Naast besmettelijke ziekten als tyfus en difterie heerste in het negentiende-eeuwse Amsterdam ook tuberculose (tbc), ook wel 'de tering' genoemd. Het ging hier vaak om longtuberculose, de meest voorkomende tbc-soort. Aan het eind van de negentiende eeuw was tuberculose zelfs een van de belangrijkste doodsoorzaken.
Omstreeks 1850 verspreidde de ziekte zich in hoog tempo door de stad. Door de industrialisering waren woon- en werkomstandigheden verslechterd en waren fabrieksarbeiders als diamantslijpers en sigarenmakers vaak slecht gevoed. Mede daarom was het aandeel van deze groep en de armere arbeidersklasse onder de slachtoffers van tuberculose relatief groot.
Tuberculose werd in deze periode uitgeroepen tot de nieuwe 'volksvijand nummer één' en er werd gestart met de strijd tegen de ziekte. Op deze afbeelding is een affiche uit de tuberculosebestrijding te zien. Hierop is te lezen dat op 15 juni 1929 de zogenoemde Zonnestraaldag werd gehouden. Dit was vernoemd naar sanatorium Zonnestraal in Hilversum, waar tbc-patiënten verzorgd werden. Een sanatorium is een herstellingsoord voor langdurig zieken.

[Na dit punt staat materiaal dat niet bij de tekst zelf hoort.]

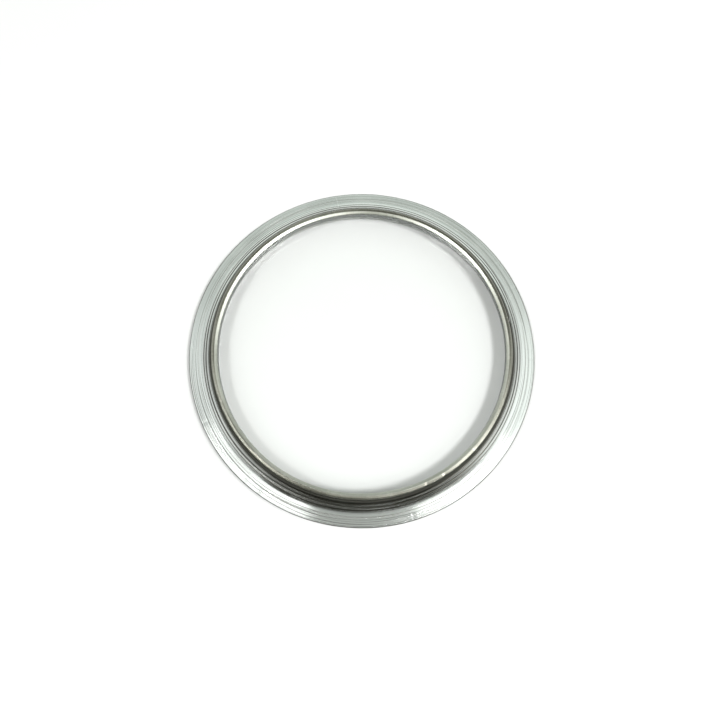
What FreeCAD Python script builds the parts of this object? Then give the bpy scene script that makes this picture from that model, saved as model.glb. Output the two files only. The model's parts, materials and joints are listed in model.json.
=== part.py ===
import FreeCAD, Part
import math
import os

# Sight glass for a 4 inch sanitary clamp joint, in millimetres.
# A turned stainless ring carries a clear disc in a pocket under its lip. The disc is cushioned
# by a gasket on each face and held up by a thin threaded ring that screws in from below.
#
# Frame: the origin is the centre of the sealing face, and +Z runs up the axis to the lip.

# Clamp flange and collar
FLANGE_DIAMETER = 119.0
RIM_THICKNESS = 2.85
TAPER_ANGLE = 20.0
SHOULDER_DIAMETER = 109.6
SHOULDER_ANGLE = 29.5
SHOULDER_BLEND_RADIUS = 6.0
COLLAR_DIAMETER = 101.6
BORE_DIAMETER = 97.4
OVERALL_HEIGHT = 8.5
ROOT_FILLET = 2.2
RIM_EDGE_RADIUS = 0.35
LIP_CHAMFER = 0.3
MOUTH_BEVEL_WIDTH = 0.95
MOUTH_BEVEL_ANGLE = 20.0
MOUTH_EDGE_RADIUS = 0.3

# Groove in the sealing face for the bead of the joint's gasket
BEAD_GROOVE_DIAMETER = 110.3
BEAD_GROOVE_RADIUS = 2.3
BEAD_GROOVE_DEPTH = 1.55

# Fine lines that the turning tool left round the flange's back. Their depth is along the axis.
TOOL_LINE_DIAMETERS = (104.2, 106.1, 107.9, 112.2, 114.0)
TOOL_LINE_RADIUS = 0.2
TOOL_LINE_DEPTH = 0.05

# Pocket under the lip, and the thread at its mouth
LEDGE_HEIGHT = 5.4
POCKET_DIAMETER = 102.6
POCKET_CORNER_RADIUS = 0.3
LEDGE_EDGE_RADIUS = 0.2
THREAD_DIAMETER = 103.0
THREAD_LENGTH = 1.4
THREAD_LEAD_IN = 0.2
THREAD_CLEARANCE = 0.05

# Glass and its gaskets, stacked down from the ledge
GLASS_DIAMETER = 102.0
GLASS_THICKNESS = 3.3
GLASS_CHAMFER = 0.4
GASKET_DIAMETER = 102.2
UPPER_GASKET_BORE = 98.6
UPPER_GASKET_THICKNESS = 0.5
LOWER_GASKET_BORE = 100.4
LOWER_GASKET_THICKNESS = 0.4
GASKET_EDGE_RADIUS = 0.1

# Retaining ring
RETAINING_RING_BORE = 100.4
RETAINING_RING_RECESS = 0.1
RETAINING_RING_CHAMFER = 0.15
SPANNER_SLOTS = 4
SPANNER_SLOT_WIDTH = 2.4
SPANNER_SLOT_DEPTH = 0.6

# Heights worked out from the stack
GLASS_TOP = LEDGE_HEIGHT - UPPER_GASKET_THICKNESS
GLASS_BOTTOM = GLASS_TOP - GLASS_THICKNESS
RETAINING_RING_TOP = GLASS_BOTTOM - LOWER_GASKET_THICKNESS

AXIS_POINT = FreeCAD.Vector(0, 0, 0)
AXIS = FreeCAD.Vector(0, 0, 1)


def back_height(radius):
    """Height of the flange's back at a radius: the clamp taper, and a steeper shoulder inside it."""
    shoulder = SHOULDER_DIAMETER / 2
    taper_rise = (FLANGE_DIAMETER / 2 - max(radius, shoulder)) * math.tan(math.radians(TAPER_ANGLE))
    shoulder_rise = max(shoulder - radius, 0) * math.tan(math.radians(SHOULDER_ANGLE))
    return RIM_THICKNESS + taper_rise + shoulder_rise


def corner_cut(corner, neighbour, length):
    """Point on the side from corner to neighbour, at a distance from the corner."""
    direction = (neighbour - corner).normalize()
    return corner + direction * length


def section_wire(corners):
    """Closed section of straight sides. Each corner is (radius, height, treatment, size).

    The treatment is "sharp", "round" for a tangent arc of that radius,
    or "chamfer" for a straight cut of that length along both sides.
    """
    points = [FreeCAD.Vector(radius, 0, height) for radius, height, _, _ in corners]
    starts = []
    ends = []
    corner_edges = []
    for index, (_, _, treatment, size) in enumerate(corners):
        corner = points[index]
        before = points[index - 1]
        after = points[(index + 1) % len(points)]
        half_angle = (before - corner).getAngle(after - corner) / 2
        cut = size
        if treatment == "round":
            cut = size / math.tan(half_angle)
        start = corner
        end = corner
        edge = None
        if treatment != "sharp":
            start = corner_cut(corner, before, cut)
            end = corner_cut(corner, after, cut)
            edge = Part.LineSegment(start, end).toShape()
        if treatment == "round":
            bisector = ((before - corner).normalize() + (after - corner).normalize()).normalize()
            nearest = corner + bisector * (size / math.sin(half_angle) - size)
            edge = Part.Arc(start, nearest, end).toShape()
        starts.append(start)
        ends.append(end)
        corner_edges.append(edge)
    edges = []
    for index, edge in enumerate(corner_edges):
        if edge is not None:
            edges.append(edge)
        following = (index + 1) % len(points)
        edges.append(Part.LineSegment(ends[index], starts[following]).toShape())
    return Part.Wire(edges)


def turned(corners):
    """Solid of revolution about the axis, from its section's corners."""
    return Part.Face(section_wire(corners)).revolve(AXIS_POINT, AXIS, 360)


def round_groove(ring_diameter, section_radius, centre_height):
    """Cutter for a round-bottomed groove that runs right round the axis."""
    centre = FreeCAD.Vector(0, 0, centre_height)
    return Part.makeTorus(ring_diameter / 2, section_radius, centre, AXIS)


def flat_ring(outer_diameter, inner_diameter, bottom, top, treatment, size):
    """Ring of rectangular section with all four edges treated alike."""
    outer = outer_diameter / 2
    inner = inner_diameter / 2
    corners = [
        (inner, bottom, treatment, size),
        (outer, bottom, treatment, size),
        (outer, top, treatment, size),
        (inner, top, treatment, size),
    ]
    return turned(corners)


def frame_ring():
    """Clamp flange, shoulder, collar and lip, with the glass pocket bored from below."""
    rim = FLANGE_DIAMETER / 2
    shoulder = SHOULDER_DIAMETER / 2
    collar = COLLAR_DIAMETER / 2
    bore = BORE_DIAMETER / 2
    pocket = POCKET_DIAMETER / 2
    thread = THREAD_DIAMETER / 2
    bevel_drop = MOUTH_BEVEL_WIDTH * math.tan(math.radians(MOUTH_BEVEL_ANGLE))
    corners = [
        (thread, 0, "chamfer", THREAD_LEAD_IN),
        (rim, 0, "round", RIM_EDGE_RADIUS),
        (rim, RIM_THICKNESS, "round", RIM_EDGE_RADIUS),
        (shoulder, back_height(shoulder), "round", SHOULDER_BLEND_RADIUS),
        (collar, back_height(collar), "round", ROOT_FILLET),
        (collar, OVERALL_HEIGHT, "chamfer", LIP_CHAMFER),
        (bore + MOUTH_BEVEL_WIDTH, OVERALL_HEIGHT, "sharp", 0),
        (bore, OVERALL_HEIGHT - bevel_drop, "round", MOUTH_EDGE_RADIUS),
        (bore, LEDGE_HEIGHT, "round", LEDGE_EDGE_RADIUS),
        (pocket, LEDGE_HEIGHT, "round", POCKET_CORNER_RADIUS),
        (pocket, THREAD_LENGTH, "sharp", 0),
        (thread, THREAD_LENGTH, "sharp", 0),
    ]
    ring = turned(corners)
    bead_centre = BEAD_GROOVE_DEPTH - BEAD_GROOVE_RADIUS
    ring = ring.cut(round_groove(BEAD_GROOVE_DIAMETER, BEAD_GROOVE_RADIUS, bead_centre))
    for diameter in TOOL_LINE_DIAMETERS:
        line_centre = back_height(diameter / 2) + TOOL_LINE_RADIUS - TOOL_LINE_DEPTH
        ring = ring.cut(round_groove(diameter, TOOL_LINE_RADIUS, line_centre))
    return ring


def glass_disc():
    """Clear disc with chamfered edges."""
    edge = GLASS_DIAMETER / 2
    corners = [
        (0, GLASS_BOTTOM, "sharp", 0),
        (edge, GLASS_BOTTOM, "chamfer", GLASS_CHAMFER),
        (edge, GLASS_TOP, "chamfer", GLASS_CHAMFER),
        (0, GLASS_TOP, "sharp", 0),
    ]
    return turned(corners)


def upper_gasket():
    """Cushion between the ledge and the glass."""
    return flat_ring(
        GASKET_DIAMETER, UPPER_GASKET_BORE, GLASS_TOP, LEDGE_HEIGHT, "round", GASKET_EDGE_RADIUS
    )


def lower_gasket():
    """Slip seal between the glass and the retaining ring."""
    return flat_ring(
        GASKET_DIAMETER,
        LOWER_GASKET_BORE,
        RETAINING_RING_TOP,
        GLASS_BOTTOM,
        "round",
        GASKET_EDGE_RADIUS,
    )


def retaining_ring():
    """Thin ring that screws into the pocket's mouth, slotted for a pin spanner."""
    outer_diameter = THREAD_DIAMETER - 2 * THREAD_CLEARANCE
    ring = flat_ring(
        outer_diameter,
        RETAINING_RING_BORE,
        RETAINING_RING_RECESS,
        RETAINING_RING_TOP,
        "chamfer",
        RETAINING_RING_CHAMFER,
    )
    slot = Part.makeBox(
        THREAD_DIAMETER,
        SPANNER_SLOT_WIDTH,
        SPANNER_SLOT_DEPTH + RETAINING_RING_RECESS,
        FreeCAD.Vector(0, -SPANNER_SLOT_WIDTH / 2, 0),
    )
    for index in range(SPANNER_SLOTS):
        turned_slot = slot.copy()
        turned_slot.rotate(AXIS_POINT, AXIS, 360 * index / SPANNER_SLOTS)
        ring = ring.cut(turned_slot)
    return ring


SUB_PARTS = {
    "frame_ring": frame_ring,
    "upper_gasket": upper_gasket,
    "glass_disc": glass_disc,
    "lower_gasket": lower_gasket,
    "retaining_ring": retaining_ring,
}

os.makedirs("parts", exist_ok=True)
for name, make in SUB_PARTS.items():
    make().exportStep("parts/" + name + ".step")
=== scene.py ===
import json
import math
import random

import bpy
from mathutils import Matrix, Vector


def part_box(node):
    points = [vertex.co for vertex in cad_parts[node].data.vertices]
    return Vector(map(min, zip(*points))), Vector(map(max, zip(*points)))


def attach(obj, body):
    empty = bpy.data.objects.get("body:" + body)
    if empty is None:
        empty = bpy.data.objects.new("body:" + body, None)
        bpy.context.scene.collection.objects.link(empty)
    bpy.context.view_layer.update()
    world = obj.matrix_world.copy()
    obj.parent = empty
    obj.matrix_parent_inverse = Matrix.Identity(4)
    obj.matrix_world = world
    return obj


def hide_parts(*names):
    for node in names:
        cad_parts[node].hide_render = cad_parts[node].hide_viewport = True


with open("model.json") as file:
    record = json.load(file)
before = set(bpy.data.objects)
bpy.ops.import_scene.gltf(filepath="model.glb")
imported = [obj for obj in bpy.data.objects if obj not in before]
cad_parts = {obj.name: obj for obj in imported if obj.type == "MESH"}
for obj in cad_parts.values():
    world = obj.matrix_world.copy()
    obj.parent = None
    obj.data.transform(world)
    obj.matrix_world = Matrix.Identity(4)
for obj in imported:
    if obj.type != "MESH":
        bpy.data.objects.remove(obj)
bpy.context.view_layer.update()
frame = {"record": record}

# Looks for a clamp sight glass: a turned steel ring with a clear disc in it, lying on a pale floor.
# Lengths are in metres, the axis is +Z, and the sealing face is at height 0.

mounts = {mount["name"]: mount for mount in frame["record"]["mounts"]}

MM = 0.001
BODY = "root"

# Sizes read from the frame
RING_LOW, RING_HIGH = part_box("frame_ring")
RIM_RADIUS = min(-RING_LOW.x, -RING_LOW.y, RING_HIGH.x, RING_HIGH.y)
LIP_HEIGHT = RING_HIGH.z
BORE_RADIUS = mounts["viewing_bore"]["dims"]["r_mm"] * MM
LEDGE_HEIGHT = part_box("upper_gasket")[1].z
GLASS_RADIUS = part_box("glass_disc")[1].x
GLASS_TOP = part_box("glass_disc")[1].z
GLASS_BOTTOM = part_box("glass_disc")[0].z
GASKET_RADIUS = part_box("upper_gasket")[1].x
RETAINER_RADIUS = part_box("retaining_ring")[1].x
RETAINER_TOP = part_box("retaining_ring")[1].z
RETAINER_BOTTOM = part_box("retaining_ring")[0].z

# Section sizes of the ring that the frame doesn't give by name
COLLAR_RADIUS = 50.8 * MM
RIM_THICKNESS = 2.85 * MM
TAPER = math.radians(20)
SHOULDER_RADIUS = 54.8 * MM
SHOULDER_SLOPE = math.radians(29.5)
SHOULDER_BLEND = 6.0 * MM
ROOT_FILLET = 2.2 * MM
RIM_EDGE = 0.35 * MM
LIP_CHAMFER = 0.3 * MM
LIP_EDGE = 0.05 * MM
MOUTH_BEVEL = 0.95 * MM
MOUTH_SLOPE = math.radians(20)
MOUTH_EDGE = 0.3 * MM
LEDGE_EDGE = 0.2 * MM
POCKET_RADIUS = 51.3 * MM
POCKET_CORNER = 0.3 * MM
THREAD_RADIUS = 51.5 * MM
THREAD_LENGTH = 1.4 * MM
THREAD_LEAD_IN = 0.2 * MM
BEAD_CENTRE_RADIUS = 55.15 * MM
BEAD_RADIUS = 2.3 * MM
BEAD_DEPTH = 1.55 * MM
TOOL_LINE_DEPTH = 0.05 * MM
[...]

Destijds waren namelijk zonlicht en frisse lucht de enige therapie voor de genezing van deze tbc-patiënten.
Onder het motto 'De sterken voor de zwakken tegen tuberculose!' probeerde men door middel van collecten en giften geld in te zamelen voor de tuberculosebestrijding, in het bijzonder voor de kosten van de verpleging in sanatorium Zonnestraal.